¹What to do with that “ba”? It’s almost like a topic marker. I do remember YR Chao talking about Chinese as a topic-comment language, but can’t recall anything about “ba” being used like this. Of course the sentence would be perfectly subject-predicate grammatical without it… but, there it is. And now it’s late and the Beijing Sounds research staff, slackers all, have somehow deemed themselves deserving of a Friday night off…

[Update: hsknotes references an nciku explanation in the comments below]

Comments 9

  1. pc wrote:

    This is a shot in the dark, but bǎ 把 can also mean to hold/handle, can’t it? So 铅笔把 would be “the place where you hold the pencil.”

    Another option, unless you’ve asked for clarification, is that YU could just have misspoken. There are plenty of times where I have spoken syntactically wrong but semantically correct with complete fluency (i.e. normal English flow).

    Posted 11 Sep 2009 at 8:26 pm
  2. Mikael wrote:

    The “ba” definitely sounds like a topic marker here. The suggested y’know is a good translation. Another alternative could perhaps be “right?” as in “American pencils, right, are a bit thinner than Chinese pencils”.
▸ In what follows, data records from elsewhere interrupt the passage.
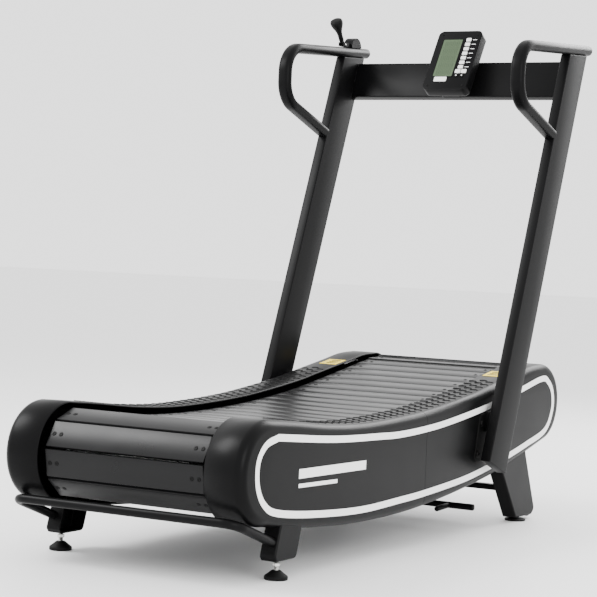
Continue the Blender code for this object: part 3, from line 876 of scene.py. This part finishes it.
    def _label(self, side: int, x0: float, x1: float, y0: float, y1: float, lift: float) -> bmesh.types.BMesh:
        """A thin patch that follows the step.

        Args:
            side: -1 left, 1 right.
            x0: inner edge.
            x1: outer edge.
            y0: rear end.
            y1: front end.
            lift: height of its face over the step.

        Returns:
            The patch.
        """
        low, high = side * (x0 + 0.002), side * x1
        rings = []
        for k in range(9):
            y = y0 + (y1 - y0) * k / 8
            z = self.surface(y)
            rings.append([(low, y, z - 0.0006), (high, y, z - 0.0006), (high, y, z + lift),
                          (low, y, z + lift)])
        return Shape.loft(rings)

    def _tread(self, side: int) -> bpy.types.Mesh:
        """Rows of short curved ridges on the step."""
        ridges = []
        for column, x in enumerate(self.tread_columns):
            y = 0.009 if column % 2 else -0.009
            path = [Vector((side * (x + 0.0112 * t), y + 0.0045 * (1 - t * t), 0.0))
                    for t in (-1.0, -0.6, -0.2, 0.2, 0.6, 1.0)]
            ridges.append(Shape.bar(path, 0.0030, 8, 0.0024))
        rear, front = self.tread_span
        line = [rear + (front - rear) * k / 60 for k in range(61)]
        path = [(0.0, y, self.surface(y) - 0.0012) for y in line]
        count = 34
        return self.repeater.run(path, False, Shape.join(ridges), count, self.shop.finishes.get(Look.RUBBER))


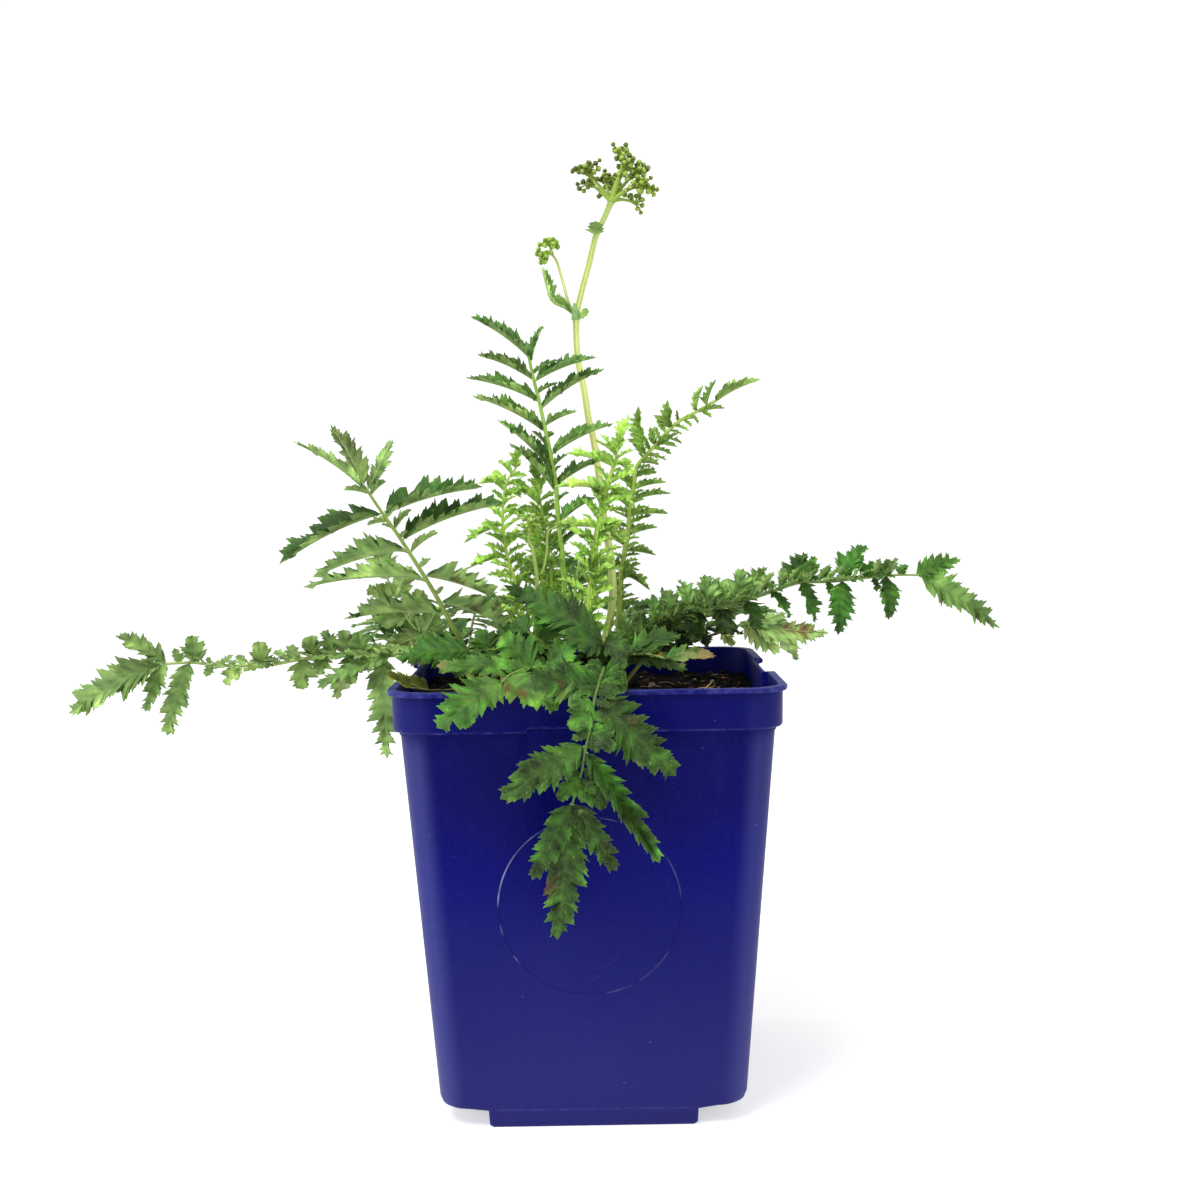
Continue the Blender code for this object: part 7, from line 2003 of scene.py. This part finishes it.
def leaf_style(lf):
    out = dict(age=lf["age"], young=lf["young"], tint=lf["tint"], spots=SPOTS_BY.get(lf["name"], []))
    out.update(LOOK.get(lf["name"], {}))
    return out


def seen_at(q):
    """Where points stand in the front view."""
    d = q - np.array(EYE)
    f = d @ np.array(FWD)
    return 600.0 + REACH * (d @ np.array(RIGHT)) / f, 600.0 - REACH * (d @ np.array(UP)) / f


BROWN, RUST, STRAW, LIME = (70, 48, 32), (98, 66, 38), (156, 128, 82), (126, 160, 72)
# blemishes: place in the front view, radius there, colour and strength
SPOTS_BY = {
    "leaf_front_left": [(500, 690, 15, LIME, 0.3), (538, 704, 16, LIME, 0.25), (464, 696, 3.6, (92, 74, 44), 0.7),
                        (507.7, 689, 3.6, (88, 50, 30), 0.9), (519, 693, 3.6, RUST, 0.85), (525, 694, 3.2, RUST, 0.8),
                        (440, 664, 6, (150, 130, 84), 0.5)],
    "leaf_drooping_front": [(562, 700, 9, LIME, 0.5), (560, 680, 3, BROWN, 0.9), (560.5, 686, 3, BROWN, 0.9),
                            (549, 886, 4.6, (82, 56, 40), 0.85), (544, 893, 5.4, (78, 54, 38), 0.9),
                            (632, 721, 4, (84, 68, 44), 0.7), (535, 829, 2.6, BROWN, 0.7),
                            (581.8, 811.4, 2.4, (190, 200, 130), 0.8)],
    "leaf_right_pale": [(787, 628, 5, (122, 76, 46), 0.9), (804, 631, 6, (122, 76, 46), 0.9), (796, 632, 3, (122, 76, 46), 0.7),
                        (752, 628, 9, (118, 100, 66), 0.5),
                        (700, 640, 16, (88, 62, 44), 0.8), (735, 642, 11, (96, 70, 46), 0.7), (672, 652, 12, (84, 60, 42), 0.7)],
    "leaf_right_front": [(706, 656, 10, STRAW, 0.7), (716, 656, 6, (128, 84, 52), 0.75), (688, 659, 9, (150, 156, 92), 0.5),
                         (657, 655, 3, (140, 96, 48), 0.7)],
    "leaf_left_arching": [(452, 578, 3.5, BROWN, 0.8), (460, 585, 5, BROWN, 0.85), (478, 592, 5, BROWN, 0.85),
                          (475, 608, 6, BROWN, 0.8), (509.6, 611, 7, BROWN, 0.85), (500, 606, 5, (110, 80, 56), 0.6)],
    "leaf_left_pale": [(405, 645, 6, BROWN, 0.7), (398, 650, 4, BROWN, 0.7)],
}
LOOK = {
    "leaf_drooping_front": dict(age=0.0, relief_shading=0.38, pitch=5.6, teeth=0.44, wave=0.14, end=0.30, curl=0.10, last=0.95, pleat=0.07, crease=0.32,
                                shade_and_tone=0.74, mottle_and_sheen=2.7, under=0.55),
    "leaf_front_left": dict(shade_and_tone=1.10, age=0.15, relief_shading=0.30, pitch=5.0, teeth=0.46, wave=0.12, end=0.32, last=0.95, pleat=0.05, crease=0.22, mottle_and_sheen=1.8, under=0.6),
    "leaf_front_centre": dict(relief_shading=0.26, rim=0.10, shade_and_tone=0.72, mottle_and_sheen=2.2, under=0.6, pitch=4.2, teeth=0.40, wave=0.10, end=0.10, last=0.92, pleat=0.05, crease=0.10),
    "leaf_front_low": dict(shade_and_tone=0.88, mottle_and_sheen=1.9, relief_shading=0.26, pitch=4.0, teeth=0.52, wave=0.12, end=0.16, pleat=0.04, crease=0.12),
    "leaf_low_left": dict(shade_and_tone=0.92, mottle_and_sheen=1.8, relief_shading=0.26, pitch=4.0, teeth=0.50, wave=0.12, end=0.16, pleat=0.04, crease=0.12),
    "leaf_left_arching": dict(relief_shading=0.24, shade_and_tone=0.85, mottle_and_sheen=1.6, pitch=4.8, teeth=0.58, wave=0.10, end=0.20),
    "leaf_left_pale": dict(pitch=4.2, teeth=0.50, wave=0.12, end=0.16, pale=0.75),
    "leaf_long_left": dict(relief_shading=0.28, shade_and_tone=0.80, mottle_and_sheen=1.3, veins=1.0, rib=0.5, pitch=4.2, teeth=0.58, wave=0.14, end=0.26, last=0.95, pale=0.68),
    "leaf_long_right": dict(shade_and_tone=1.30, mottle_and_sheen=1.6, relief_shading=0.28, pitch=3.2, teeth=0.58, wave=0.18, end=0.10, shady=True, pleat=0.10),
    "leaf_right_dark": dict(shade_and_tone=1.12, mottle_and_sheen=1.6, relief_shading=0.28, pitch=3.0, teeth=0.60, wave=0.18, end=0.10, shady=True, pleat=0.10),
    "leaf_tall": dict(shade_and_tone=1.08, mottle_and_sheen=1.5, relief_shading=0.36, rim=0.34, pitch=3.2, teeth=0.60, wave=0.14, end=0.12, pleat=0.20, pale=0.22),
    "leaf_young_centre": dict(shade_and_tone=1.26, mottle_and_sheen=1.0, relief_shading=0.30, rim=0.3, pitch=2.7, teeth=0.68, wave=0.22, end=0.10, last=0.84, pleat=0.12),
    "leaf_young_left": dict(shade_and_tone=1.26, mottle_and_sheen=1.0, relief_shading=0.30, rim=0.3, pitch=2.6, teeth=0.68, wave=0.22, end=0.10, last=0.84, pleat=0.12),
    "leaf_young_middle": dict(shade_and_tone=1.26, mottle_and_sheen=1.0, relief_shading=0.30, rim=0.3, pitch=2.7, teeth=0.68, wave=0.22, end=0.10, last=0.84, pleat=0.12),
    "leaf_upper_right": dict(relief_shading=0.26, rim=0.3, pitch=2.7, teeth=0.66, wave=0.18, end=0.10, last=0.84, pleat=0.12),
    "leaf_right_pale": dict(shade_and_tone=1.28, pitch=4.4, teeth=0.5, end=0.2),
    "leaf_right_front": dict(shade_and_tone=0.70, mottle_and_sheen=2.1, teeth=0.46, end=0.2),
    "leaf_yellowing": dict(age=0.58, shade_and_tone=0.24, rim=0.75, rim_tone=(176, 164, 46), relief_shading=0.3),
    "leaf_back_left": dict(pitch=5.2, teeth=0.52, wave=0.12, end=0.14),
    "leaf_back_middle": dict(pitch=5.2, teeth=0.52, wave=0.12, end=0.14),
    "leaf_back_right": dict(pitch=5.2, teeth=0.52, wave=0.12, end=0.14),
    "leaf_back_far_left": dict(pitch=5.2, teeth=0.52, wave=0.12, end=0.14),
    "leaf_back_far_right": dict(pitch=5.2, teeth=0.52, wave=0.12, end=0.14),
    "leaf_back_young": dict(relief_shading=0.26, rim=0.3, pitch=2.7, teeth=0.66, wave=0.18, end=0.10, last=0.84, pleat=0.12),
}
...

    Posted 11 Sep 2009 at 10:43 pm
  3. chriswaugh_bj wrote:

    And how is there no yidiandian?!! I remember back in the day in Changsha struggling to master what sounded for all the world like yidiandie, but never managing to get beyond yidiandian, and a multitude of times since having heard and said “yidiandian” (with and without erhuayin) with precisely the meaning you set forth in this post. A plague on all prescriptivists’ houses.
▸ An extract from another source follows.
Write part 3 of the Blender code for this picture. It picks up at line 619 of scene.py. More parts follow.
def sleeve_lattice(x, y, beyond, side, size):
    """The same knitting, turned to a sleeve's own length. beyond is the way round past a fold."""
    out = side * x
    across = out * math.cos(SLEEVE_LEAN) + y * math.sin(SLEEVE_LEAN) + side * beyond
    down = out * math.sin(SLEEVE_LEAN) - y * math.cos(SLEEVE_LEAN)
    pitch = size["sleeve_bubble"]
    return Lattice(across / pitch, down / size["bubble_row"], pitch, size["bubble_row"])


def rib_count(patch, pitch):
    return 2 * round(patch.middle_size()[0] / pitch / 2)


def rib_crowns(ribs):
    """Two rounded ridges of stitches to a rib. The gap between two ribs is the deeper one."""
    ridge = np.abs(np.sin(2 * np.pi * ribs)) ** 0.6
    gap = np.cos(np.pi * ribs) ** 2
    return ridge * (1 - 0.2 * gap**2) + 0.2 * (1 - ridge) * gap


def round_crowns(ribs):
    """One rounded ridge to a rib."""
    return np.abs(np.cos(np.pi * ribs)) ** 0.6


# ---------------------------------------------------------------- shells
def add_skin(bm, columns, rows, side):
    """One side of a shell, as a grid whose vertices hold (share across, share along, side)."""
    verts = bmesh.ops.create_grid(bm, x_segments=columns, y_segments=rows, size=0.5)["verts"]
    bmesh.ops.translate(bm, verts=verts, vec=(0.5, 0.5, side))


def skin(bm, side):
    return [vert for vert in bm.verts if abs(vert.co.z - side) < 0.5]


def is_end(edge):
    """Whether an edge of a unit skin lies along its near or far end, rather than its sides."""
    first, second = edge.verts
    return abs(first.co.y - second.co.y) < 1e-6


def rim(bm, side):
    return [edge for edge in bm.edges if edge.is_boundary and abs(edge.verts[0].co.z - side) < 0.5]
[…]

    Posted 12 Sep 2009 at 7:38 pm
  4. syz wrote:

    @pc, the 把 option is intriguing, but given that it’s fifth tone (unstressed) and doesn’t sound disfluent, I’m going to discount that option for now. But you’ve reminded me that I keep meaning to post something on disfluencies — which of course work differently in Mandarin than they do in English. Need to get the research team cracking on that.
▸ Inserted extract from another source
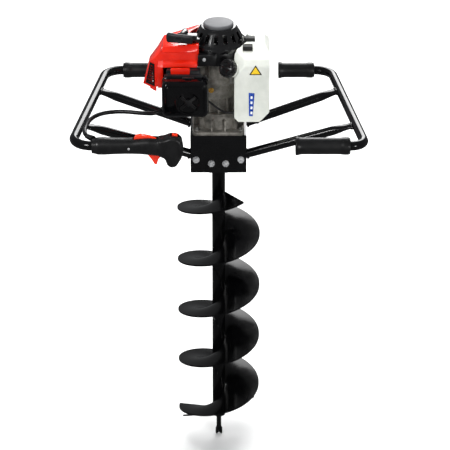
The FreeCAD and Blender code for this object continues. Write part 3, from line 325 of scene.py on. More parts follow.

    @Mikael, I did take a glance through YR Chao’s spoken Chinese grammar book. There’s a whole section on ba but nothing about it* functioning as a topic marker. Neither is there anything about ba in the topic-comment section. I hadn’t thought through the “y’know” option, but now that you mention “right?” as another possible translation, it makes me think that somebody is probably doing thesis research right now on emerging topic-comment structures in English!

    @Chriswaugh, yeah, the whole idea of coming up with a rule to say this extremely common word doesn’t exist seems odd at best. But again, having been a teacher myself, I do feel the pain of constantly trying to come up with useful rules for your students. Occasionally you just get one completely wrong!

    *Sic, i.e. not “its”

    Posted 13 Sep 2009 at 3:25 pm
  5. chriswaugh_bj wrote:

    Occasionally I just tell my students “There’s no reason, that’s just the way the language developed, so deal with it.”

    Posted 14 Sep 2009 at 8:39 pm
  6. hsknotes wrote:

    You can get this off of nciku, the “dictionary of record”. I think this is what you’re looking for.

    # 4. 助 用在句中停顿处,使语气委婉

    他吧,身体不太好
    你吧,就不用来了。

    # 5. 助 用在假设复句(常常是正反两种设想对举)前一分句的末尾,表示不能肯定

    去吧,不好;不去吧,也不好。

    Posted 14 Sep 2009 at 11:40 pm
  7. syz wrote:

    hsknotes, very cool citation. #4 sounds promising and the idea of the 吧 making the sentence 委婉 sounds right on in the examples given. It doesn’t seem like it 100% applies to the example in the post, because I’m not sure that YU was trying to be any more 委婉/tactful. On the other hand it *was* kind of like she was letting go of some secret knowledge, which is kind of like what’s going on in nciku’s example: “他吧,身体不太好”. Maybe there’s an element of disclosure in the usage.

    Posted 15 Sep 2009 at 8:02 pm
  8. hsknotes wrote:

    The ”停頓“ 吧 can be replaced with something like 啊 in my experience. But, there usually actually is something like a pause. In your example there isn’t, which causes the linguistic confusion

    Posted 16 Sep 2009 at 12:20 am
  9. Albert wrote:

    Great! I’m going to walk around saying “yi dianrdianr” all the time now! I’m saying it right now. Still saying it.